Naar hoofdinhoud
Théâtre National Wallonie-Bruxelles

Down and out

Un texte d'Olivier Bailly sur l'expo de Loïc Delvaulx

"Down & Out, le cercle vicieux de la précarité", une exposition du photographe Loïc Delvaulx à voir jusqu'au 23.12.2017.

 

En 2008, dans le cadre d’un livre sur les bénéficiaires du Samusocial (Down & Out), Loïc Delvaulx rencontre Michel. Ce jeune gars (31 ans) connaît alors sa première nuit dans les rues de Bruxelles. Il est balafré par la vie, rongé par l’alcool depuis ses 14 ans. Le médecin qui le suit est clair : « Vous n’arriverez pas à 40 ans ». Janvier 2017, Michel est mort. Six mois avant son quarantième anniversaire. Comme prévu.

Ce qui impressionne le plus dans le parcours de Michel, c’est cette impossibilité à corriger un départ catastrophique dans une existence, redresser la haine d’une mère saoularde, effacer les coups de poing d’un oncle. L’échec d’une société. Comment répare-t-on les vivants ?
 
Pendant dix ans, Loïc a continué à voir Michel. Il a cru qu’il s’en sortirait. L’a vu rechuter.
Le livre Down & Out racontait Michel en 2009. Voici ce qu’il est devenu en 2017.

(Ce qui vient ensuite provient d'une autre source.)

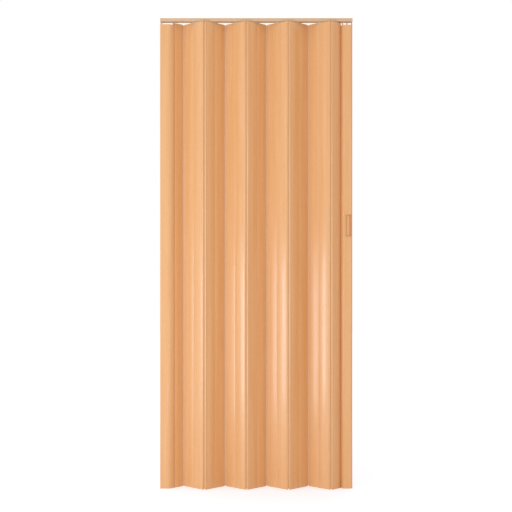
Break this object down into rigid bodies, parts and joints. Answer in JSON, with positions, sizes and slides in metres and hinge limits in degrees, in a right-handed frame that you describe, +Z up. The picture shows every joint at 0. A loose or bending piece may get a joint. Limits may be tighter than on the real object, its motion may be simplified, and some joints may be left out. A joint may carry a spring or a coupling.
{
  "type": "folding door",
  "caption": "Full-height plastic accordion door: hollow slats on flexible hinge strips, hung from a top track, with a wall profile, a lead post and a recessed handle.",
  "frame": {"origin": "middle of the doorway's width and of the track's depth, at the floor line under the door", "axes": "+Z up along the slats, +X along the track from the fixed wall profile to the strike side, -Y towards the viewer in front"},
  "size_m": [0.83, 0.0762, 2.03],
  "materials": {
    "slat_beech": "semi-gloss beech print",
    "track_beech": "satin beech",
    "hinge_beech": "soft matt",
    "nylon": "satin white",
    "screw_steel": "zinc plated",
    "steel": "bare strip",
    "magnet": "flexible magnet"
  },
  "bodies": {
    "frame": {"top_track": "track_beech", "track_cap_left": "track_beech", "track_cap_right": "track_beech", "wall_profile": "slat_beech", "strike_profile": "slat_beech", "strike_steel_strip": "steel"},
    "start_slat": {"start_slat": "slat_beech"},
    "strip_1": {"hinge_strip_1": "hinge_beech"},
    "slat_1": {"slat_1": "slat_beech", "hanger_1": "nylon", "glider_1": "nylon"},
    "strip_2": {"hinge_strip_2": "hinge_beech"},
    "slat_2": {"slat_2": "slat_beech", "hanger_2": "nylon", "glider_2": "nylon"},
    "strip_3": {"hinge_strip_3": "hinge_beech"},
    "slat_3": {"slat_3": "slat_beech", "hanger_3": "nylon", "glider_3": "nylon"},
    "strip_4": {"hinge_strip_4": "hinge_beech"},
    "slat_4": {"slat_4": "slat_beech", "hanger_4": "nylon", "glider_4": "nylon"},
    "strip_5": {"hinge_strip_5": "hinge_beech"},
    "slat_5": {"slat_5": "slat_beech", "hanger_5": "nylon", "glider_5": "nylon"},
    "strip_6": {"hinge_strip_6": "hinge_beech"},
    "slat_6": {"slat_6": "slat_beech", "hanger_6": "nylon", "glider_6": "nylon"},
    "strip_7": {"hinge_strip_7": "hinge_beech"},
    "slat_7": {"slat_7": "slat_beech", "hanger_7": "nylon", "glider_7": "nylon"},
    "strip_8": {"hinge_strip_8": "hinge_beech"},
    "lead_slat": {"lead_slat": "slat_beech"},
    "lead_post": {"lead_post": "slat_beech", "lead_hanger": "slat_beech", "lead_foot_cap": "slat_beech", "lead_gliders": "nylon", "magnet_strip": "magnet", "handle_front": "slat_beech", "handle_back": "slat_beech", "handle_screws": "screw_steel"}
  },
  "joints": [
    {"name": "start_fold", "type": "hinge", "parent": "frame", "child": "start_slat", "pos_m": [-0.36, 0, 1.006], "axis": [0, 0, 1], "range_deg": [0, 44.06]},
    {"name": "strip_1_left", "type": "hinge", "parent": "start_slat", "child": "strip_1", "pos_m": [-0.32072, 0.03407, 1.006], "axis": [0, 0, 1], "range_deg": [-44.06, 0]},
    {"name": "strip_1_right", "type": "hinge", "parent": "strip_1", "child": "slat_1", "pos_m": [-0.30872, 0.03407, 1.006], "axis": [0, 0, 1], "range_deg": [-44.06, 0]},
    {"name": "strip_2_left", "type": "hinge", "parent": "slat_1", "child": "strip_2", "pos_m": [-0.23016, -0.03407, 1.006], "axis": [0, 0, 1], "range_deg": [0, 44.06]},
    {"name": "strip_2_right", "type": "hinge", "parent": "strip_2", "child": "slat_2", "pos_m": [-0.21816, -0.03407, 1.006], "axis": [0, 0, 1], "range_deg": [0, 44.06]},
    {"name": "strip_3_left", "type": "hinge", "parent": "slat_2", "child": "strip_3", "pos_m": [-0.13959, 0.03407, 1.006], "axis": [0, 0, 1], "range_deg": [-44.06, 0]},
    {"name": "strip_3_right", "type": "hinge", "parent": "strip_3", "child": "slat_3", "pos_m": [-0.12759, 0.03407, 1.006], "axis": [0, 0, 1], "range_deg": [-44.06, 0]},
    {"name": "strip_4_left", "type": "hinge", "parent": "slat_3", "child": "strip_4", "pos_m": [-0.04903, -0.03407, 1.006], "axis": [0, 0, 1], "range_deg": [0, 44.06]},
    {"name": "strip_4_right", "type": "hinge", "parent": "strip_4", "child": "slat_4", "pos_m": [-0.03703, -0.03407, 1.006], "axis": [0, 0, 1], "range_deg": [0, 44.06]},
    {"name": "strip_5_left", "type": "hinge", "parent": "slat_4", "child": "strip_5", "pos_m": [0.04153, 0.03407, 1.006], "axis": [0, 0, 1], "range_deg": [-44.06, 0]},
    {"name": "strip_5_right", "type": "hinge", "parent": "strip_5", "child": "slat_5", "pos_m": [0.05353, 0.03407, 1.006], "axis": [0, 0, 1], "range_deg": [-44.06, 0]},
    {"name": "strip_6_left", "type": "hinge", "parent": "slat_5", "child": "strip_6", "pos_m": [0.13209, -0.03407, 1.006], "axis": [0, 0, 1], "range_deg": [0, 44.06]},
    {"name": "strip_6_right", "type": "hinge", "parent": "strip_6", "child": "slat_6", "pos_m": [0.14409, -0.03407, 1.006], "axis": [0, 0, 1], "range_deg": [0, 44.06]},
    {"name": "strip_7_left", "type": "hinge", "parent": "slat_6", "child": "strip_7", "pos_m": [0.22266, 0.03407, 1.006], "axis": [0, 0, 1], "range_deg": [-44.06, 0]},
    {"name": "strip_7_right", "type": "hinge", "parent": "strip_7", "child": "slat_7", "pos_m": [0.23466, 0.03407, 1.006], "axis": [0, 0, 1], "range_deg": [-44.06, 0]},
    {"name": "strip_8_left", "type": "hinge", "parent": "slat_7", "child": "strip_8", "pos_m": [0.31322, -0.03407, 1.006], "axis": [0, 0, 1], "range_deg": [0, 44.06]},
    {"name": "strip_8_right", "type": "hinge", "parent": "strip_8", "child": "lead_slat", "pos_m": [0.32522, -0.03407, 1.006], "axis": [0, 0, 1], "range_deg": [0, 44.06]},
    {"name": "post_fold", "type": "hinge", "parent": "lead_slat", "child": "lead_post", "pos_m": [0.3645, 0, 1.006], "axis": [0, 0, 1], "range_deg": [-44.06, 0]}
  ],
  "couplings": [
    {"joint": "strip_1_left", "follows": "start_fold", "ratio": -1},
    {"joint": "strip_1_right", "follows": "start_fold", "ratio": -1},
    {"joint": "strip_2_left", "follows": "start_fold", "ratio": 1},
    {"joint": "strip_2_right", "follows": "start_fold", "ratio": 1},
    {"joint": "strip_3_left", "follows": "start_fold", "ratio": -1},
    {"joint": "strip_3_right", "follows": "start_fold", "ratio": -1},
    {"joint": "strip_4_left", "follows": "start_fold", "ratio": 1},
    {"joint": "strip_4_right", "follows": "start_fold", "ratio": 1},
    {"joint": "strip_5_left", "follows": "start_fold", "ratio": -1},
    {"joint": "strip_5_right", "follows": "start_fold", "ratio": -1},
    {"joint": "strip_6_left", "follows": "start_fold", "ratio": 1},
    {"joint": "strip_6_right", "follows": "start_fold", "ratio": 1},
    {"joint": "strip_7_left", "follows": "start_fold", "ratio": -1},
    {"joint": "strip_7_right", "follows": "start_fold", "ratio": -1},
    {"joint": "strip_8_left", "follows": "start_fold", "ratio": 1},
    {"joint": "strip_8_right", "follows": "start_fold", "ratio": 1},
    {"joint": "post_fold", "follows": "start_fold", "ratio": -1}
  ]
}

Michel habitait à Clabecq dans un appartement, au-dessus de la maison de sa « marraine de cœur », Martine. De là, Michel partait chez Maryse, à 300 mètres de distance. Et entre les deux femmes de sa fin de vie, il y avait un café, Chez Valy, où Michel faisait la fête, travaillait un peu, chantait les karaokés de Freddy Mercury et de Johnny, parfois. Et buvait de l’alcool, beaucoup.
 
Martine, la soixantaine, a accueilli Michel à une de ces énièmes sorties d’hôpital. De lui, elle dit qu’il était « brave ». Elle a géré son argent, l’invitait aux fêtes de fin d’année.
« Si j’avais besoin de lui, il était là. Il aurait pu faire partie de ma famille, avec mes enfants, mes petits enfants, s’il n’avait pas autant bu ». Mais Michel boit et fait « quelques suicides ». De la terrasse, il saute dans le vide et se brise les jambes. Il s’entaille les veines. Avale des médicaments. Ce n’est pas de tout repos de fréquenter Michel. « S’il avait rencontré les bonnes personnes, il aurait été quelqu’un de bien. Il a raté sa vie ». Martine y a cru pourtant. Deux ans de stage en tant que maitre d’hôtel. La boisson modérée, le teint rose. La meilleure période de sa vie. On ne l’a pas gardé.

Puis il a enchainé des petits boulots. C’est comme ça qu’il a rencontré Maryse (85 ans). De l’intergénérationnel comme on en rêve. Il lui préparait à manger, faisaient ses courses. Ils se tenaient compagnie, parce que Michel ne supportait pas la solitude. Au point de « bloquer » un peu Maryse dans ses tâches ménagères. Ils buvaient ensemble quelques petits whiskys à l’eau. Trois, quatre. Peut-être plus. Michel titubait. S’écroulait. Restait inanimé par terre. Ca faisait peur à Maryse. Mais ils ont beaucoup ri aussi, comme quand Michel imitait Sarkozy ou Johnny. « Il m’a boosté. Je vivais dans mon jus. Il m’a mis un coup de jeunesse. Je n’avais pas de visite, j’en ai eu trop avec Michel. Le vide est encore plus fort. Il me manque. »

Entre Martine et Maryse, il y a donc 300 mètres que Michel parcourait à pied, ou en voiture quand trop saoul, il était reconduit par Maryse. Ces 300 mètres séparent deux femmes qu’il a beaucoup aimées. Il appelait parfois la vieille dame solitaire « Maman », du nom de celle qui lui aura manqué toute sa vie. Sous son blouson noir en cuir, Michel était un cœur tendre. A sa marraine, il avait envoyé par sms « le nombre d’étoiles dans le ciel, c’est le nombre de bisous que je t’envoie. » Un lundi de janvier, elle l’a retrouvé mort, couché par terre dans son appartement. Un malaise ? Le corps habillé en jogging, affalé sur le sol entre la chambre et la cuisine. La tasse de café renversée.
Avec sa famille alcoolique et ses amis portés sur la boisson, Michel avait toujours affirmé : « La première chose que je fais quand j’arrive au ciel, j’ouvre un bar ». Eboueur en CDD, maitre d’hôtel en stage, petits boulots au noir, on n’a pas réussi à l’amener vers un projet plus intéressant sur terre. C’est un peu de sa faute. Aussi de la nôtre. Alors voilà. Le bar est ouvert.